Egmont Key is supposed to be a safe haven for wildlife. The small, idyllic island southwest of St. Petersburg was declared a national wildlife refuge in 1974, in the hope of giving oystercatchers, laughing gulls, pelicans, turtles and dozens of other animal and plant species sanctuary. But flocks of other creatures _ humans _ have been disrupting the fragile ecosystem.

Each year, tens of thousands of tourists visit Egmont to sun themselves on the island's beaches and visit its historic sites. The island also is a favorite destination for boaters. Some would argue the effect has been devastating. Vandalism and graffiti scar the island's historic buildings. Many shorebirds have stopped nesting. Others have abandoned the island altogether, leaving their eggs and their young behind.
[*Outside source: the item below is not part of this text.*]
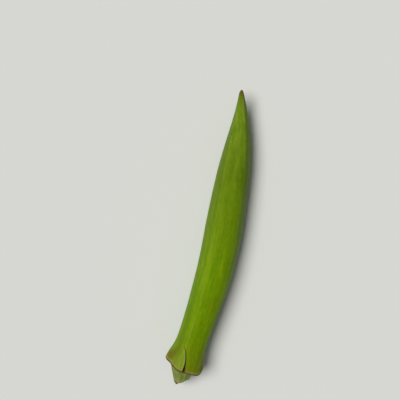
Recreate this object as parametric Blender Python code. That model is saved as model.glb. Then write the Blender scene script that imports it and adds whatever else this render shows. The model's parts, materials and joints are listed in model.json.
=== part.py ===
# Okra pod as picked, lying on its side: the ridged pod and the stem cap that it was cut off with.
# Metres, +Z up, the pod along Y with its stem end at -Y and its beak at +Y, the surface it lies on at z = 0.
import functools
import math

import bmesh
import bpy
from mathutils import Vector

MM = 0.001

# Length along the pod's bent axis, from the rim at the stem end to the point of the beak
POD_LENGTH = 150 * MM

# Radius of the pod at stations along the axis, both in millimetres
POD_GIRTH = [
    (0, 10.35), (1.5, 10.2), (4, 9.6), (7, 8.85), (10, 8.4), (15, 8.2), (23, 8.35), (33, 8.7), (45, 9.15),
    (60, 9.5), (74, 9.65), (86, 9.35), (98, 8.8), (108, 8.15), (118, 6.95), (127, 5.4),
    (135, 3.75), (142, 2.35), (147, 1.45), (149.2, 0.95), (150, 0.4),
]

# Which way the axis heads at stations in millimetres: degrees to the right of +Y, seen from above,
# and degrees upwards. The stations under 0 are in the stem cap
HEADINGS = [(-11, -8), (0, 4), (8, 7), (40, 5.2), (75, -1.6), (115, -3.4), (150, -13)]
PITCHES = [(-11, 6), (0, 4.5), (22, 0.2), (50, -2.4), (78, -0.9), (112, 1.8), (150, 7)]
AXIS_STEP = 1 * MM
REST_HEIGHT = 10.1 * MM      # the axis over the surface at the rim

# Ridges, one for each of the five seed chambers, with the angle of the first from the top at the rim
RIDGES = 5
SECTOR = 2 * math.pi / RIDGES
FIRST_RIDGE = math.radians(-20)
TWIST = math.radians(-0.17) / MM
RIDGE_SOFTNESS = math.radians(7)
GIRTH_OFFSET = math.radians(20)          # POD_GIRTH is the radius this far from a ridge
RIB_WIDTH = math.radians(5)
SEAM_WIDTH = math.radians(6)
SQUARENESS = [(0, 0.24), (10, 0.24), (60, 0.27), (110, 0.36), (140, 0.6), (150, 0.2)]
RIB_HEIGHT = [(0, 0.018), (12, 0.014), (60, 0.016), (110, 0.03), (140, 0.06), (150, 0)]
SEAM_DEPTH = 0.012

# Columns of a sector, in degrees from its ridge, closer together where the rib is
COLUMNS = [-30, -22, -14, -8, -4, 0, 4, 8, 14, 22, 30, 36]

# Rim round the stem end, with the hollow that the stem cap sits in
RIM_LIP = [(0.25, 10.3), (-0.05, 10.15), (-0.15, 9.8), (0.15, 9.2), (0.8, 8.7), (0.95, 8.2)]
SEAT_STATION = 0.95 * MM
SEAT_INNER_RADIUS = 4 * MM
RIM_WAVE = 0.45 * MM
RIM_WAVE_REACH = 7 * MM
RIM_OVERHANG = 1.2 * MM                  # how far the rim reaches beyond station 0
RIM_SLANT = math.radians(6)              # and further on the side at RIM_SLANT_SIDE from the top
RIM_SLANT_SIDE = math.radians(50)
RIM_SLANT_REACH = 14 * MM

# Split in the rim: its path as station in millimetres, degrees from the top, half width and depth
# in millimetres
SPLIT = [
    (-4, -1, 0.95, 2.2), (-2, -1.5, 0.8, 2.2), (0.5, -2.5, 0.52, 2.0), (4, -5, 0.36, 1.6),
    (7.5, -12, 0.28, 1.3), (10.2, -22, 0.2, 0.9), (12.4, -34, 0.1, 0.25),
]
SPLIT_STICK_OUT = 1.2 * MM
LOBE_LIFT = 0.45 * MM        # how far the lobe left of the split stands out
LOBE_SHRINK = 0.6 * MM       # and how much shorter its rim is
LOBE_REACH = 13 * MM
LOBE_SPAN = math.radians(85)
LOBE_FADE = math.radians(35)

# Stem cap: share of its length, and radius in millimetres, from the pod to the cut
CAP_PROFILE = [
    (0, 7.7), (0.06, 7.95), (0.14, 7.8), (0.26, 7.15), (0.4, 6.3), (0.55, 5.55),
    (0.7, 5.0), (0.85, 4.6), (0.95, 4.4), (1, 4.25),
]
CAP_TOP = 0.6 * MM           # 0.35 mm short of the seat
CAP_LENGTH = 11.2 * MM
CAP_CUT_SLANT = math.radians(17)
CAP_RIDGE = [(0, 0.02), (0.25, 0.05), (0.6, 0.12), (1, 0.17)]
CAP_MINOR_SHARE = 0.45
CAP_RINGS = 14
CAP_COLUMNS = 60


def smooth_at(points, x):
    """Value at x of the smooth curve through points."""
    if x <= points[0][0]:
        return points[0][1]
    if x >= points[-1][0]:
        return points[-1][1]
    slopes = []
    for i in range(len(points)):
        before, after = points[max(i - 1, 0)], points[min(i + 1, len(points) - 1)]
        slopes.append((after[1] - before[1]) / (after[0] - before[0]))
    i = max(k for k in range(len(points) - 1) if points[k][0] <= x)
    (x0, y0), (x1, y1) = points[i], points[i + 1]
    span = x1 - x0
    t = (x - x0) / span
    return (
        (2 * t**3 - 3 * t**2 + 1) * y0
        + (t**3 - 2 * t**2 + t) * span * slopes[i]
        + (3 * t**2 - 2 * t**3) * y1
        + (t**3 - t**2) * span * slopes[i + 1]
    )


def fade(x):
    """Eased step from 1 at x = 0 down to 0 at x = 1."""
    x = min(max(x, 0), 1)
    return 1 - x * x * (3 - 2 * x)


def axis_directions(station):
    heading = math.radians(smooth_at(HEADINGS, station / MM))
    pitch = math.radians(smooth_at(PITCHES, station / MM))
    along = Vector((
        math.sin(heading) * math.cos(pitch),
        math.cos(heading) * math.cos(pitch),
        math.sin(pitch),
    ))
    right = Vector((math.cos(heading), -math.sin(heading), 0))
    return along, right, right.cross(along)


@functools.lru_cache(maxsize=None)
def axis_step(count):
    """Point of the axis that many steps from the rim."""
    if count == 0:
        return Vector((0, 0, REST_HEIGHT))
    way = 1 if count > 0 else -1
    middle = (count - way / 2) * AXIS_STEP
    return axis_step(count - way) + axis_directions(middle)[0] * AXIS_STEP * way


def axis_point(station):
    count = round(station / AXIS_STEP)
    rest = station - count * AXIS_STEP
    return axis_step(count) + axis_directions(station - rest / 2)[0] * rest


def ring(columns):
    """Points of a ring, where each column gives (station, angle from the top, radius)."""
    points = []
    for station, angle, radius in columns:
        along, right, up = axis_directions(station)
        across = right * math.sin(angle) + up * math.cos(angle)
        points.append(axis_point(station) + across * radius)
    return points


def ridge_shape(offset, station):
    """Radius over POD_GIRTH at an angle from the nearest ridge."""
    squareness = smooth_at(SQUARENESS, station / MM)
    half = SECTOR / 2
    soft = math.hypot(offset, RIDGE_SOFTNESS) - RIDGE_SOFTNESS
    soft *= half / (math.hypot(half, RIDGE_SOFTNESS) - RIDGE_SOFTNESS)
    flat = math.cos(half) / math.cos(half - soft)
    rib = smooth_at(RIB_HEIGHT, station / MM) * math.exp(-((offset / RIB_WIDTH) ** 2))
    seam = SEAM_DEPTH * math.exp(-(((half - abs(offset)) / SEAM_WIDTH) ** 2))
    return 1 - squareness + squareness * flat + rib - seam


def split_angle(station):
    path = [(row[0], row[1]) for row in SPLIT]
    return math.radians(smooth_at(path, station / MM))


def lobe_share(station, angle):
    """From 0 to 1, how much of the lobe left of the split is at a place."""
    left_of_split = split_angle(station) - angle
    if not 0 < left_of_split < LOBE_SPAN + LOBE_FADE:
        return 0
    return fade(station / LOBE_REACH) * fade((left_of_split - LOBE_SPAN) / LOBE_FADE)


def rim_reach(radius, angle):
    """How much nearer the cut the rim's plane is at that radius and angle than station 0."""
    return RIM_OVERHANG + math.tan(RIM_SLANT) * radius * math.cos(angle - RIM_SLANT_SIDE)


def pod_columns(station, radius=None):
    """Columns of the pod's ring at a station. radius overrides POD_GIRTH inside the rim."""
    columns = []
    for ridge in range(RIDGES):
        for degrees in COLUMNS:
            offset = math.radians(degrees)
            angle = FIRST_RIDGE + TWIST * station + ridge * SECTOR + offset
            angle = (angle + math.pi) % (2 * math.pi) - math.pi
            shape = ridge_shape(offset, station) / ridge_shape(GIRTH_OFFSET, station)
            girth = smooth_at(POD_GIRTH, station / MM) * MM if radius is None else radius
            wave = RIM_WAVE * math.cos(RIDGES * offset) * fade(station / RIM_WAVE_REACH)
            reach = rim_reach(girth, angle) * fade(station / RIM_SLANT_REACH)
            lobe = lobe_share(station, angle)
            columns.append((
                station - wave - reach + LOBE_SHRINK * lobe,
                angle,
                girth * shape + LOBE_LIFT * lobe,
            ))
    return columns


def pod_rings():
    rings = []
    rings.append(ring([
        (SEAT_STATION - rim_reach(SEAT_INNER_RADIUS, angle), angle, SEAT_INNER_RADIUS)
        for _, angle, _ in pod_columns(0)
    ]))
    for station, radius in reversed(RIM_LIP):
        rings.append(ring(pod_columns(station * MM, radius * MM)))
    stations = [0.7, 1.4, 2.3, 3.4, 4.8, 6.4, 8.2, 10.2, 12.4, 15]
    stations += [15 + 3 * i for i in range(1, 42)]
    stations += [143, 145.4, 147.4, 148.8, 149.6, 150]
    for station in stations:
        rings.append(ring(pod_columns(station * MM)))
    return rings


def cap_shape(angle, share):
    """Radius over CAP_PROFILE round the stem cap: a rib under each ridge and a lower one between."""
    turns = (angle - FIRST_RIDGE) / SECTOR
    major = abs(math.cos(math.pi * turns)) ** 6
    minor = abs(math.sin(math.pi * turns)) ** 8
    return 1 + smooth_at(CAP_RIDGE, share) * (major + CAP_MINOR_SHARE * minor - 0.4)


def cap_rings():
    rings = []
    for i in range(CAP_RINGS + 1):
        share = i / CAP_RINGS
        columns = []
        for k in range(CAP_COLUMNS):
            angle = 2 * math.pi * k / CAP_COLUMNS
            radius = smooth_at(CAP_PROFILE, share) * MM * cap_shape(angle, share)
            slant = math.tan(CAP_CUT_SLANT) * radius * math.sin(angle)
            reach = (1 - share) * rim_reach(radius, angle)
            columns.append((CAP_TOP - reach - share * (CAP_LENGTH - slant), angle, radius))
        rings.append(ring(columns))
    return rings


def split_rings():
    """Triangles across the blade that cuts the split, from below the rim to its closed end."""
    rings = []
    for station, degrees, half_width, depth in SPLIT:
        station, angle = station * MM, math.radians(degrees)
        surface = smooth_at(POD_GIRTH, station / MM) * MM
        outer = surface + SPLIT_STICK_OUT
        spread = half_width * MM / surface * (depth * MM + SPLIT_STICK_OUT) / (depth * MM)
        rings.append(ring([
            (station, angle - spread, outer),
            (station, angle + spread, outer),
            (station, angle, surface - depth * MM),
        ]))
    return rings


def skin(name, rings):
    """Mesh object whose skin runs from ring to ring and is closed at both ends."""
    shape = bmesh.new()
    loops = [[shape.verts.new(point) for point in points] for points in rings]
    for near, far in zip(loops, loops[1:]):
        for k in range(len(near)):
            after = (k + 1) % len(near)
            shape.faces.new((near[k], near[after], far[after], far[k]))
    shape.faces.new(loops[0])
    shape.faces.new(loops[-1])
    bmesh.ops.recalc_face_normals(shape, faces=shape.faces)
    mesh = bpy.data.meshes.new(name)
    shape.to_mesh(mesh)
    shape.free()
    mesh.shade_smooth()
    mesh.set_sharp_from_angle(angle=math.radians(40))
    thing = bpy.data.objects.new(name, mesh)
    bpy.context.scene.collection.objects.link(thing)
    return thing


def flatten_on_surface(thing):
    """Presses flat spots on the lowest places, where the thing lies on the surface."""
    shape = bmesh.new()
    shape.from_mesh(thing.data)
    everything = shape.verts[:] + shape.edges[:] + shape.faces[:]
    bmesh.ops.bisect_plane(
        shape, geom=everything, dist=1e-6, plane_co=(0, 0, 0), plane_no=(0, 0, -1), clear_outer=True
    )
    open_edges = [edge for edge in shape.edges if edge.is_boundary]
    bmesh.ops.holes_fill(shape, edges=open_edges)
    bmesh.ops.recalc_face_normals(shape, faces=shape.faces)
    shape.to_mesh(thing.data)
    shape.free()


def material(name, colour, roughness):
    made = bpy.data.materials.new(name)
    made.use_nodes = True
    shader = made.node_tree.nodes["Principled BSDF"]
    shader.inputs["Base Color"].default_value = (*colour, 1)
    shader.inputs["Roughness"].default_value = roughness
    shader.inputs["Metallic"].default_value = 0
    return made


def make_pod():
    pod = skin("pod", pod_rings())
    flatten_on_surface(pod)
    pod.data.materials.append(material("pod_green", (0.15, 0.25, 0.02), 0.5))
    blade = skin("split_blade", split_rings())
    blade.hide_render = True
    blade.display_type = "WIRE"
    cut = pod.modifiers.new("split", "BOOLEAN")
    cut.operation = "DIFFERENCE"
    cut.object = blade
    return pod, blade


def make_stem_cap():
    cap = skin("stem_cap", cap_rings())
    cap.data.materials.append(material("cap_green", (0.14, 0.2, 0.05), 0.6))
    return cap


def main():
    for old in list(bpy.data.objects):
        bpy.data.objects.remove(old)
    pod, blade = make_pod()
    cap = make_stem_cap()

    # The origin is under the middle of the box round the pod and the stem cap
    corners = [vertex.co for thing in (pod, cap) for vertex in thing.data.vertices]
    okra = bpy.data.objects.new("okra", None)
    okra.location.x = -(min(c.x for c in corners) + max(c.x for c in corners)) / 2
    okra.location.y = -(min(c.y for c in corners) + max(c.y for c in corners)) / 2
    bpy.context.scene.collection.objects.link(okra)
    for thing in (pod, blade, cap):
        thing.parent = okra


main()
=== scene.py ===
import json
import math

import bmesh
import bpy
import numpy as np
from mathutils import Matrix, Vector

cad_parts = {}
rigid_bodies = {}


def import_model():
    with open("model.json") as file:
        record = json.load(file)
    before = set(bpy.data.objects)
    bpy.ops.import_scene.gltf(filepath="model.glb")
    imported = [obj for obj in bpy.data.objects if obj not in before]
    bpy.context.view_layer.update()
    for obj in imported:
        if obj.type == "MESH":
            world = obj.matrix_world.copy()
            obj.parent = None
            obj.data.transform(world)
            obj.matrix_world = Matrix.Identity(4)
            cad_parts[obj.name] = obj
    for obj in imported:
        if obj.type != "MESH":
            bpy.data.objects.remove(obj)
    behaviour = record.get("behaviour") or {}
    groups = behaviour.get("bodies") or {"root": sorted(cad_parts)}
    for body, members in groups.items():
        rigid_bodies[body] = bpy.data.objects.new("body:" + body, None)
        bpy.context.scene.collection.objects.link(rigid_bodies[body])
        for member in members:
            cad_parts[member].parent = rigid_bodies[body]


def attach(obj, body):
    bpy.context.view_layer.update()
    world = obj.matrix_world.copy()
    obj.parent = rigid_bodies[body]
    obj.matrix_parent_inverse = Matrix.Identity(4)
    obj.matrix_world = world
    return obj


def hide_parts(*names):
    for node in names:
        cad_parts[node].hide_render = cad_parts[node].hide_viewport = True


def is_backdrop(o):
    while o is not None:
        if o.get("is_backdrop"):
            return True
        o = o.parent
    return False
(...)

That is why the U.S. Fish and Wildlife Service should be applauded for giving the island back to the creatures it is supposed to protect. At the end of this year, Egmont's existing wildlife sanctuary will become 10 times larger, and about half of its beach area will be closed to the public forever. The changes represent a thoughtful compromise between the needs of theisland's wild inhabitants and people wishing to visit.

For example, on the island's southeast side, boaters will still be able to anchor, and sunbathers will be allowed to soak in the rays. Historic sites on the northern part of the island will remain open to the public. The wildlife will get most of the southern part of the island, as well as a northern beach that is bordered by sea grasses.

The only problem with the changes has to do with how they will be enforced. Even though a federal agency is behind the expansion of the sanctuary, it will be up to state park employees to keep people away from places they do not belong. That may be difficult. The park has only two rangers, who serve as law enforcement officers, maintenance staff, firefighters and guides.

The state should lend a hand by hiring a few extra rangers, but visitors can be the greatest help by obeying the new rules and encouraging others to do the same. Egmont Key is one of the few places in this country where nature is supposed to be safe from human encroachment. Visitors should either respect that or find another place to spend their free time.